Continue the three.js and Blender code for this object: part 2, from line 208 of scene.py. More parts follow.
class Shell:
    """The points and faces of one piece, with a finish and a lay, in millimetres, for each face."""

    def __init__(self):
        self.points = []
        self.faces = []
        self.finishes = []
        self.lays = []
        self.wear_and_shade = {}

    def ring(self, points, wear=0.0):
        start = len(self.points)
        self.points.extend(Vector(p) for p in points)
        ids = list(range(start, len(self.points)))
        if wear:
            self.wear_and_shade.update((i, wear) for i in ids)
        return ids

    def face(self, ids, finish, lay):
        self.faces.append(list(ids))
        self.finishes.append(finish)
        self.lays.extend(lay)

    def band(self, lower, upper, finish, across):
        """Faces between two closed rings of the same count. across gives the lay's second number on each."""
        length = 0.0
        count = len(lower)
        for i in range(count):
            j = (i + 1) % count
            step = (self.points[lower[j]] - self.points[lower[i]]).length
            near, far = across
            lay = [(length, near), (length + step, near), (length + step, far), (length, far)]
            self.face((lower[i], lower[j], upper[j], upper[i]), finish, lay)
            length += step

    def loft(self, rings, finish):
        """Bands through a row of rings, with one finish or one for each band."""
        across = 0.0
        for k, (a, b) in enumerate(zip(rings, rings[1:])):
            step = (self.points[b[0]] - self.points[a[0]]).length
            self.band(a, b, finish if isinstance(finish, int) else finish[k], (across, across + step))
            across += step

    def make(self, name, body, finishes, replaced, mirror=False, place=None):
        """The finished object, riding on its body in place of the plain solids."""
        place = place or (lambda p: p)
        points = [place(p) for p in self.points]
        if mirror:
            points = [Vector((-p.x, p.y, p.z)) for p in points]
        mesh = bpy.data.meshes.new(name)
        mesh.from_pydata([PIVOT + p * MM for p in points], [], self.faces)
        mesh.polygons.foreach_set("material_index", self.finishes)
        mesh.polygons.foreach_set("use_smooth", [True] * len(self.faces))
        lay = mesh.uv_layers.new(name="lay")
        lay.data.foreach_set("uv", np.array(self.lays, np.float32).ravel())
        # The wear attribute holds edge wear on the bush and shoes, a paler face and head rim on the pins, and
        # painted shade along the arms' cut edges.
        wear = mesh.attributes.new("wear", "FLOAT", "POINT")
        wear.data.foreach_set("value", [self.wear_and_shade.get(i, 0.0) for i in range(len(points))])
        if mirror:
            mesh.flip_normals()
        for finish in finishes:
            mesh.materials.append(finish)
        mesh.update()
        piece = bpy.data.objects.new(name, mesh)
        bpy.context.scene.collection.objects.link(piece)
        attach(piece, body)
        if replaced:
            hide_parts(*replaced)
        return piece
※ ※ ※
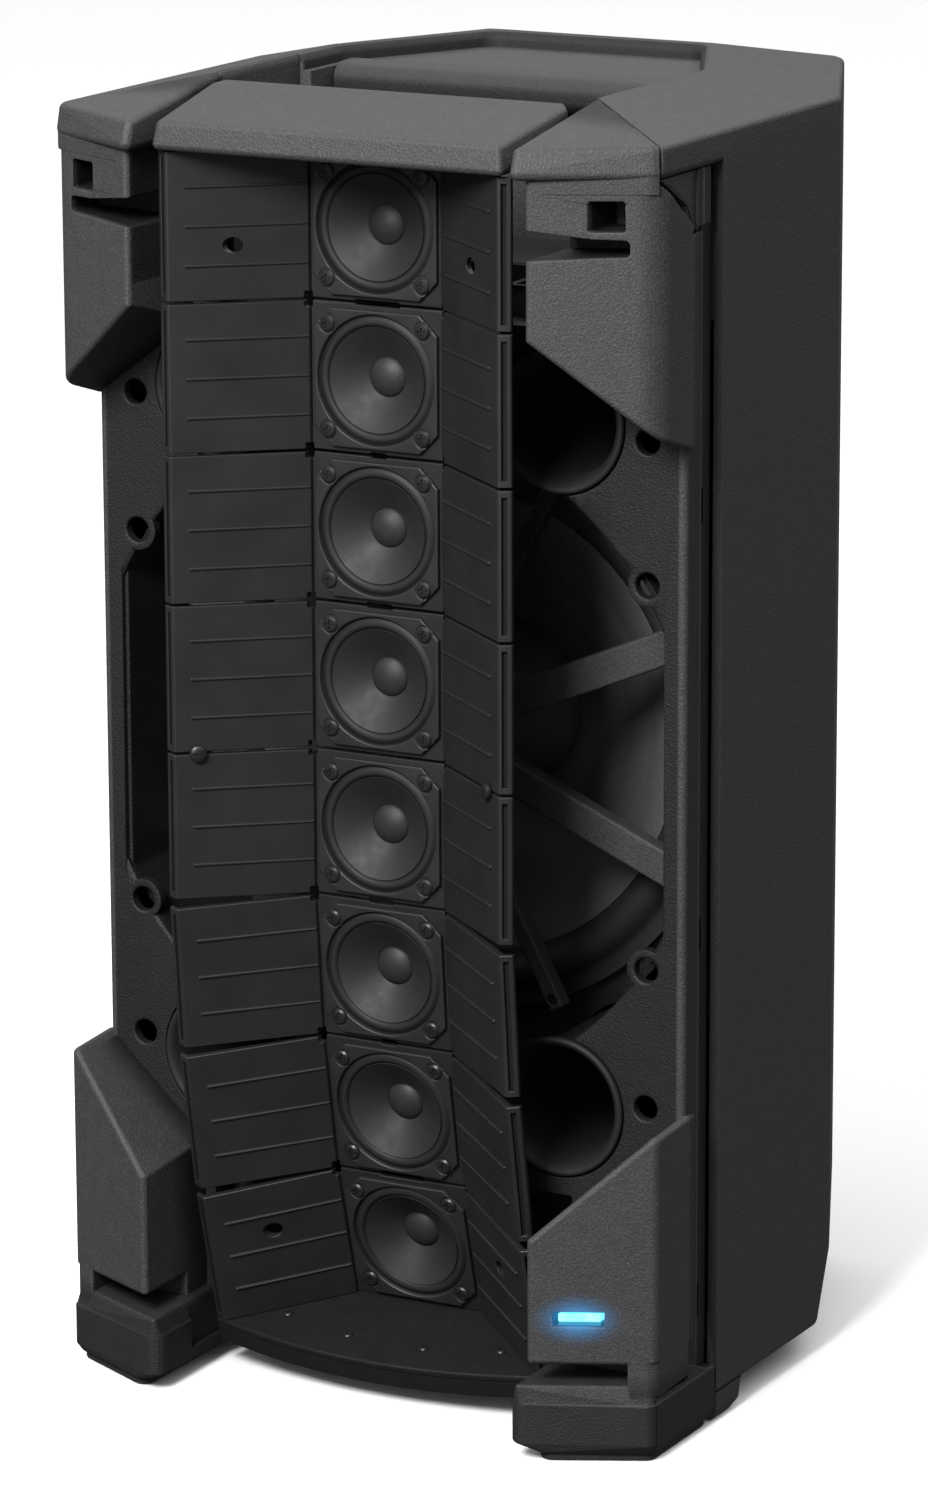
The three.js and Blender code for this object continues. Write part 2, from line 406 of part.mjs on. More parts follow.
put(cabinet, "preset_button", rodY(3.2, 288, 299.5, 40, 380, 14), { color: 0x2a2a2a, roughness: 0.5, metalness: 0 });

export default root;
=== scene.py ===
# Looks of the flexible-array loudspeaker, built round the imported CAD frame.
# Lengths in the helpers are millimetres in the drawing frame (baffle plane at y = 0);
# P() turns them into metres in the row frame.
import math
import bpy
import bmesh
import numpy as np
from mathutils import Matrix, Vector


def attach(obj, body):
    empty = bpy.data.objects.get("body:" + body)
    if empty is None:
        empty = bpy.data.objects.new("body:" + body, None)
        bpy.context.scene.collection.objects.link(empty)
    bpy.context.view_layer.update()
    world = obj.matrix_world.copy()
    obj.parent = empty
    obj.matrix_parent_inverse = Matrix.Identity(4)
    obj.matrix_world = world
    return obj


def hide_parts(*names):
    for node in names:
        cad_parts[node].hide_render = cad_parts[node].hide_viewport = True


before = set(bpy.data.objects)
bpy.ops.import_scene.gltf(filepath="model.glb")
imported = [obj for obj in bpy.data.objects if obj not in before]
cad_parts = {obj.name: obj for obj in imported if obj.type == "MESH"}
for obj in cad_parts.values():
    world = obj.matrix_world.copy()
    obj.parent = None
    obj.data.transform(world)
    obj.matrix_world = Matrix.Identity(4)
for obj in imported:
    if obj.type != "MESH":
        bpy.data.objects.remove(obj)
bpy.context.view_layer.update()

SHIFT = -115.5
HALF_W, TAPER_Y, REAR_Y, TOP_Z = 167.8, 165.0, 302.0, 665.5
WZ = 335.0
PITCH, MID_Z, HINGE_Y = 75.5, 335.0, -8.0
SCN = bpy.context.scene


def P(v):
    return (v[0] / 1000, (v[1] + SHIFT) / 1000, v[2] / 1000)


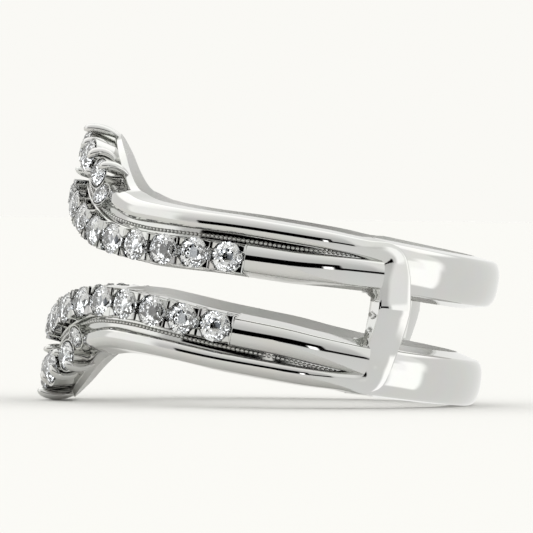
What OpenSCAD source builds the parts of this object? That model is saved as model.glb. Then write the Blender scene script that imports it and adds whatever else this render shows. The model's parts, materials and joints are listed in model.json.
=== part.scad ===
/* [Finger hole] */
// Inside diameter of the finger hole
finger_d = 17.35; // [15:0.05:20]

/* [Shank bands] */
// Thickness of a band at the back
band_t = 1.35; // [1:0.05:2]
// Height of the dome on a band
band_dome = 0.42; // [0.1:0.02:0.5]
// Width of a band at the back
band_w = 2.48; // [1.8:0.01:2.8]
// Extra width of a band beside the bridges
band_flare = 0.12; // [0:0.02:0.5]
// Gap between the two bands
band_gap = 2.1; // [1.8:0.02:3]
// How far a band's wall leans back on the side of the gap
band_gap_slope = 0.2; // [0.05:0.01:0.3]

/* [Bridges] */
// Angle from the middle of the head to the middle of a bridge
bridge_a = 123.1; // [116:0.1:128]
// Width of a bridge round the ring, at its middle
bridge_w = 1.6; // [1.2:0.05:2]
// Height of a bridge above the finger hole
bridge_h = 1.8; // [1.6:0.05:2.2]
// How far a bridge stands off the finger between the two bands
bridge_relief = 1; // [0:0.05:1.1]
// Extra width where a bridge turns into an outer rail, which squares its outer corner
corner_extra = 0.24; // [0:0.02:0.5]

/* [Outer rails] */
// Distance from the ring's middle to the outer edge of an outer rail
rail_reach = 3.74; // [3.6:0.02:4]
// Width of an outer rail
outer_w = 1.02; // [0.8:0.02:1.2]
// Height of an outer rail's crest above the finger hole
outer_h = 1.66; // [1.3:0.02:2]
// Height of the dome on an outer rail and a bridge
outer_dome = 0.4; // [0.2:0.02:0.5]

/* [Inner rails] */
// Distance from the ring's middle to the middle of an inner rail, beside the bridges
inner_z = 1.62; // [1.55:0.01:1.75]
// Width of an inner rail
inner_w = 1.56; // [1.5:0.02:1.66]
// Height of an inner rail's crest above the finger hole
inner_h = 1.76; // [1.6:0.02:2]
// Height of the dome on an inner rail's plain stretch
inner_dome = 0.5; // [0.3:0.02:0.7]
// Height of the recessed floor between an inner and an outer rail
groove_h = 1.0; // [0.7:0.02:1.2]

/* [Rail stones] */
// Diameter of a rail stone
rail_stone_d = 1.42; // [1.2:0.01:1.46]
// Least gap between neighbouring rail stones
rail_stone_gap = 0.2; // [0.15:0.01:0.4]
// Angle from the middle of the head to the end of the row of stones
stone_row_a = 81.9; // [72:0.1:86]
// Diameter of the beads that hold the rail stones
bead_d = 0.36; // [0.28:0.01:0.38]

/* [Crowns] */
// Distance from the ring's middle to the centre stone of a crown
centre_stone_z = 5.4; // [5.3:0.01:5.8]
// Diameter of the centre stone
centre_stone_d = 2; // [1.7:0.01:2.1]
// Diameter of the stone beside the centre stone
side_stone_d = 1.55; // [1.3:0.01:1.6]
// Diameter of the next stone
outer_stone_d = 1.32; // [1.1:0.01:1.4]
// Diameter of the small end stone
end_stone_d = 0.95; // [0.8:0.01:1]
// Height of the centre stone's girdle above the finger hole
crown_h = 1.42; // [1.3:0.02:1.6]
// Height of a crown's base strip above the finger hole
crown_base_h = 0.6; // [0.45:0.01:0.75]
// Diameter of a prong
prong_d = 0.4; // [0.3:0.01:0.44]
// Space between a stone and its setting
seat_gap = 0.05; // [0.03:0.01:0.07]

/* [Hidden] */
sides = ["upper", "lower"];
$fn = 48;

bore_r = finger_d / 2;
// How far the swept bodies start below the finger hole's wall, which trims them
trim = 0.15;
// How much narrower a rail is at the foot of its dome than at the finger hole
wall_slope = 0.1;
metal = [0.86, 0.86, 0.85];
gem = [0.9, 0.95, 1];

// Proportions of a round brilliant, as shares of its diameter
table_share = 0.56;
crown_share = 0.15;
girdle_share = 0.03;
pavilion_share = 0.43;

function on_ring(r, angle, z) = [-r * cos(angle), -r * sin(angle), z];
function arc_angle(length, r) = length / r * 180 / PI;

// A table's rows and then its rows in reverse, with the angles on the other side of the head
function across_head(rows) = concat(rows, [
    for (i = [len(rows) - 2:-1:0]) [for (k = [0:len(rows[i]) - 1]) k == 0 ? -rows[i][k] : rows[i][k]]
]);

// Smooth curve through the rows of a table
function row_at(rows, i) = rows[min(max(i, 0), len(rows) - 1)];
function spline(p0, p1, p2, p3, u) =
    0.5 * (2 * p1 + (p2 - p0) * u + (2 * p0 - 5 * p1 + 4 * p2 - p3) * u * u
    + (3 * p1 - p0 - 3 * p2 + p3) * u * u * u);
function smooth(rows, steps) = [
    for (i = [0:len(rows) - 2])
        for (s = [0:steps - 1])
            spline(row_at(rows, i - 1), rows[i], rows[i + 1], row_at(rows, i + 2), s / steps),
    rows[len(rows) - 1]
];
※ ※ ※
→ **BRIEF**:
How many of these lines contain "collection"? Write only the number.

→ **OUTPUT BELOW**:
2